* start *

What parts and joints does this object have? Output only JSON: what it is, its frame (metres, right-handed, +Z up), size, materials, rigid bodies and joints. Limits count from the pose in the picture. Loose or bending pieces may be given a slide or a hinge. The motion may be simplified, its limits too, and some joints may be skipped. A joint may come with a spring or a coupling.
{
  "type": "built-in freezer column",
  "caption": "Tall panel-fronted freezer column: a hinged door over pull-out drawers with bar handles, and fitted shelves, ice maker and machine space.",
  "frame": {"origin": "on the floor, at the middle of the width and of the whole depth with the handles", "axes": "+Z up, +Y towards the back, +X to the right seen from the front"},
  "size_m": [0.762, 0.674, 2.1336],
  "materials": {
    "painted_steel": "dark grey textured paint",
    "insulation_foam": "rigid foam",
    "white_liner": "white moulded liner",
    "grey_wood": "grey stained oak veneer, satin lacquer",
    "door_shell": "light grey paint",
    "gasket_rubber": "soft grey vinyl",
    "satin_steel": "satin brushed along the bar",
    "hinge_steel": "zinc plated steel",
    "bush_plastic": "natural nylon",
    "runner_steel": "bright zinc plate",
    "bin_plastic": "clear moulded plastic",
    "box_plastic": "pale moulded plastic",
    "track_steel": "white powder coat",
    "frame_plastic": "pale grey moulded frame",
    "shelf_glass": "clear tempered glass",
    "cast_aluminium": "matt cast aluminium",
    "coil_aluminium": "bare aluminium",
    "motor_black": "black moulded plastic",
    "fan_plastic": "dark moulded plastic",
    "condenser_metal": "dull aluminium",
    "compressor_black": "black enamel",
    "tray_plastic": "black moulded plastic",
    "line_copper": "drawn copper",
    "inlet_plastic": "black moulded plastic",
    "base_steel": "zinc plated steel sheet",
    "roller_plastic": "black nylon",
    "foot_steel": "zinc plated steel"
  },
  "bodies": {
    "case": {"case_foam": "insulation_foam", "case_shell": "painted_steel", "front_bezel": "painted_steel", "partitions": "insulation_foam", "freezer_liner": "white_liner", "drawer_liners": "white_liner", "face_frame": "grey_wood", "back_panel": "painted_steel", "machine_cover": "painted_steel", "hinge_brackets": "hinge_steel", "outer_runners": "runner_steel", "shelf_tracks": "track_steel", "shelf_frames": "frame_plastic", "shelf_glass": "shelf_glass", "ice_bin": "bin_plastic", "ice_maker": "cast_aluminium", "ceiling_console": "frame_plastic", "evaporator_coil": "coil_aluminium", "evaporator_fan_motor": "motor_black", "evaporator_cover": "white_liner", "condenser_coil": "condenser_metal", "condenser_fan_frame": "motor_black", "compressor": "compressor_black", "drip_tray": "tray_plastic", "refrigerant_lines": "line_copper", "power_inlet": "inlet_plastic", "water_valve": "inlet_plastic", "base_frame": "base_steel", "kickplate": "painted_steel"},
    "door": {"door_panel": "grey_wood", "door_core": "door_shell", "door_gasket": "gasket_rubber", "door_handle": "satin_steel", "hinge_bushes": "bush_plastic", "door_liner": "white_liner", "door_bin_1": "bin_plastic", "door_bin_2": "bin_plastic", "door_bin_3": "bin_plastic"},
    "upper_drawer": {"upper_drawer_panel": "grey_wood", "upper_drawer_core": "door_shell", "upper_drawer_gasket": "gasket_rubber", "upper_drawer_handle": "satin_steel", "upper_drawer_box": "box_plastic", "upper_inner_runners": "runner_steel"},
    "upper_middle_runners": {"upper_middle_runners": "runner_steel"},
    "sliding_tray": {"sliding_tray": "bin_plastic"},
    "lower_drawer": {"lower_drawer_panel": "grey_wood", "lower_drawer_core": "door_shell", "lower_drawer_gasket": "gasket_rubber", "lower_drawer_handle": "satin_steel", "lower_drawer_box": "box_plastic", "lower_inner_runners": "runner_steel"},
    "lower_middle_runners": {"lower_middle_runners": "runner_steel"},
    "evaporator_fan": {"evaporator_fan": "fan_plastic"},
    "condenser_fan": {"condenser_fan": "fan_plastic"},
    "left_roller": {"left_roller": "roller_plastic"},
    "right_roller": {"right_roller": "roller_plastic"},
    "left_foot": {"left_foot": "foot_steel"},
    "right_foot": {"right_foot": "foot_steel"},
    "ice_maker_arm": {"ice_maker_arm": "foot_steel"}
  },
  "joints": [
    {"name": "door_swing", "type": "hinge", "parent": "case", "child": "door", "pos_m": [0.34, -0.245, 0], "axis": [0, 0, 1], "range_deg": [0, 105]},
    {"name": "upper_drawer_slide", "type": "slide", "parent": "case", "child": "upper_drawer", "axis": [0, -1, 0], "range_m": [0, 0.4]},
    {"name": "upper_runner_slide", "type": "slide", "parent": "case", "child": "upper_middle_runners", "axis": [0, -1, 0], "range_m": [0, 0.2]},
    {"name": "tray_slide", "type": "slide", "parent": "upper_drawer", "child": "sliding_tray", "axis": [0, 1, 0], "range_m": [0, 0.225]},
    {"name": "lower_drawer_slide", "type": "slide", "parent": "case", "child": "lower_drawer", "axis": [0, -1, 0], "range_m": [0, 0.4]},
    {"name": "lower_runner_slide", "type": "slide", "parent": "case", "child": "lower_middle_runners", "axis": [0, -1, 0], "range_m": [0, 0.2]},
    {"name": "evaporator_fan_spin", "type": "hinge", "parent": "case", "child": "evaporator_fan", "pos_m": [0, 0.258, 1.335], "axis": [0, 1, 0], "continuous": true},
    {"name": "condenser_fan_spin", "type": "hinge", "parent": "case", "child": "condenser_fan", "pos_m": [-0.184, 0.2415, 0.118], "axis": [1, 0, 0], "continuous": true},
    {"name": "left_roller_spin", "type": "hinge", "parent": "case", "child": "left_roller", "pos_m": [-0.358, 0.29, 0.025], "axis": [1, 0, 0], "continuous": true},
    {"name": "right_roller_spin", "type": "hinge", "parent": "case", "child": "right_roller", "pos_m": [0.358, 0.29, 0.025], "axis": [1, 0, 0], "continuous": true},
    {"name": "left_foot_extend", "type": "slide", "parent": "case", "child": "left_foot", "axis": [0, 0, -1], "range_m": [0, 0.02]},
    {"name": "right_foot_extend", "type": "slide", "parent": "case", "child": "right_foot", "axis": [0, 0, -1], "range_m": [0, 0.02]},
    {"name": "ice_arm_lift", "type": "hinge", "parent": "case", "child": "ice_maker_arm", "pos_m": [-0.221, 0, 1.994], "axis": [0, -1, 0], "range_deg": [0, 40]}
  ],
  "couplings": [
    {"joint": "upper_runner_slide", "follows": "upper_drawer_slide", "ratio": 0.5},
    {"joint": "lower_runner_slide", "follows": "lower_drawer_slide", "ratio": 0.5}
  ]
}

* end *

All of the data must be returned exactly.

What parts and joints does this object have? Output only JSON: what it is, its frame (metres, right-handed, +Z up), size, materials, rigid bodies and joints. Limits count from the pose in the picture. Loose or bending pieces may be given a slide or a hinge. The motion may be simplified, its limits too, and some joints may be skipped. A joint may come with a spring or a coupling.
{
  "type": "built-in freezer column",
  "caption": "Tall panel-fronted freezer column: a hinged door over pull-out drawers with bar handles, and fitted shelves, ice maker and machine space.",
  "frame": {"origin": "on the floor, at the middle of the width and of the whole depth with the handles", "axes": "+Z up, +Y towards the back, +X to the right seen from the front"},
  "size_m": [0.762, 0.674, 2.1336],
  "materials": {
    "painted_steel": "dark grey textured paint",
    "insulation_foam": "rigid foam",
    "white_liner": "white moulded liner",
    "grey_wood": "grey stained oak veneer, satin lacquer",
    "door_shell": "light grey paint",
    "gasket_rubber": "soft grey vinyl",
    "satin_steel": "satin brushed along the bar",
    "hinge_steel": "zinc plated steel",
    "bush_plastic": "natural nylon",
    "runner_steel": "bright zinc plate",
    "bin_plastic": "clear moulded plastic",
    "box_plastic": "pale moulded plastic",
    "track_steel": "white powder coat",
    "frame_plastic": "pale grey moulded frame",
    "shelf_glass": "clear tempered glass",
    "cast_aluminium": "matt cast aluminium",
    "coil_aluminium": "bare aluminium",
    "motor_black": "black moulded plastic",
    "fan_plastic": "dark moulded plastic",
    "condenser_metal": "dull aluminium",
    "compressor_black": "black enamel",
    "tray_plastic": "black moulded plastic",
    "line_copper": "drawn copper",
    "inlet_plastic": "black moulded plastic",
    "base_steel": "zinc plated steel sheet",
    "roller_plastic": "black nylon",
    "foot_steel": "zinc plated steel"
  },
  "bodies": {
    "case": {"case_foam": "insulation_foam", "case_shell": "painted_steel", "front_bezel": "painted_steel", "partitions": "insulation_foam", "freezer_liner": "white_liner", "drawer_liners": "white_liner", "face_frame": "grey_wood", "back_panel": "painted_steel", "machine_cover": "painted_steel", "hinge_brackets": "hinge_steel", "outer_runners": "runner_steel", "shelf_tracks": "track_steel", "shelf_frames": "frame_plastic", "shelf_glass": "shelf_glass", "ice_bin": "bin_plastic", "ice_maker": "cast_aluminium", "ceiling_console": "frame_plastic", "evaporator_coil": "coil_aluminium", "evaporator_fan_motor": "motor_black", "evaporator_cover": "white_liner", "condenser_coil": "condenser_metal", "condenser_fan_frame": "motor_black", "compressor": "compressor_black", "drip_tray": "tray_plastic", "refrigerant_lines": "line_copper", "power_inlet": "inlet_plastic", "water_valve": "inlet_plastic", "base_frame": "base_steel", "kickplate": "painted_steel"},
    "door": {"door_panel": "grey_wood", "door_core": "door_shell", "door_gasket": "gasket_rubber", "door_handle": "satin_steel", "hinge_bushes": "bush_plastic", "door_liner": "white_liner", "door_bin_1": "bin_plastic", "door_bin_2": "bin_plastic", "door_bin_3": "bin_plastic"},
    "upper_drawer": {"upper_drawer_panel": "grey_wood", "upper_drawer_core": "door_shell", "upper_drawer_gasket": "gasket_rubber", "upper_drawer_handle": "satin_steel", "upper_drawer_box": "box_plastic", "upper_inner_runners": "runner_steel"},
    "upper_middle_runners": {"upper_middle_runners": "runner_steel"},
    "sliding_tray": {"sliding_tray": "bin_plastic"},
    "lower_drawer": {"lower_drawer_panel": "grey_wood", "lower_drawer_core": "door_shell", "lower_drawer_gasket": "gasket_rubber", "lower_drawer_handle": "satin_steel", "lower_drawer_box": "box_plastic", "lower_inner_runners": "runner_steel"},
    "lower_middle_runners": {"lower_middle_runners": "runner_steel"},
    "evaporator_fan": {"evaporator_fan": "fan_plastic"},
    "condenser_fan": {"condenser_fan": "fan_plastic"},
    "left_roller": {"left_roller": "roller_plastic"},
    "right_roller": {"right_roller": "roller_plastic"},
    "left_foot": {"left_foot": "foot_steel"},
    "right_foot": {"right_foot": "foot_steel"},
    "ice_maker_arm": {"ice_maker_arm": "foot_steel"}
  },
  "joints": [
    {"name": "door_swing", "type": "hinge", "parent": "case", "child": "door", "pos_m": [0.34, -0.245, 0], "axis": [0, 0, 1], "range_deg": [0, 105]},
    {"name": "upper_drawer_slide", "type": "slide", "parent": "case", "child": "upper_drawer", "axis": [0, -1, 0], "range_m": [0, 0.4]},
    {"name": "upper_runner_slide", "type": "slide", "parent": "case", "child": "upper_middle_runners", "axis": [0, -1, 0], "range_m": [0, 0.2]},
    {"name": "tray_slide", "type": "slide", "parent": "upper_drawer", "child": "sliding_tray", "axis": [0, 1, 0], "range_m": [0, 0.225]},
    {"name": "lower_drawer_slide", "type": "slide", "parent": "case", "child": "lower_drawer", "axis": [0, -1, 0], "range_m": [0, 0.4]},
    {"name": "lower_runner_slide", "type": "slide", "parent": "case", "child": "lower_middle_runners", "axis": [0, -1, 0], "range_m": [0, 0.2]},
    {"name": "evaporator_fan_spin", "type": "hinge", "parent": "case", "child": "evaporator_fan", "pos_m": [0, 0.258, 1.335], "axis": [0, 1, 0], "continuous": true},
    {"name": "condenser_fan_spin", "type": "hinge", "parent": "case", "child": "condenser_fan", "pos_m": [-0.184, 0.2415, 0.118], "axis": [1, 0, 0], "continuous": true},
    {"name": "left_roller_spin", "type": "hinge", "parent": "case", "child": "left_roller", "pos_m": [-0.358, 0.29, 0.025], "axis": [1, 0, 0], "continuous": true},
    {"name": "right_roller_spin", "type": "hinge", "parent": "case", "child": "right_roller", "pos_m": [0.358, 0.29, 0.025], "axis": [1, 0, 0], "continuous": true},
    {"name": "left_foot_extend", "type": "slide", "parent": "case", "child": "left_foot", "axis": [0, 0, -1], "range_m": [0, 0.02]},
    {"name": "right_foot_extend", "type": "slide", "parent": "case", "child": "right_foot", "axis": [0, 0, -1], "range_m": [0, 0.02]},
    {"name": "ice_arm_lift", "type": "hinge", "parent": "case", "child": "ice_maker_arm", "pos_m": [-0.221, 0, 1.994], "axis": [0, -1, 0], "range_deg": [0, 40]}
  ],
  "couplings": [
    {"joint": "upper_runner_slide", "follows": "upper_drawer_slide", "ratio": 0.5},
    {"joint": "lower_runner_slide", "follows": "lower_drawer_slide", "ratio": 0.5}
  ]
}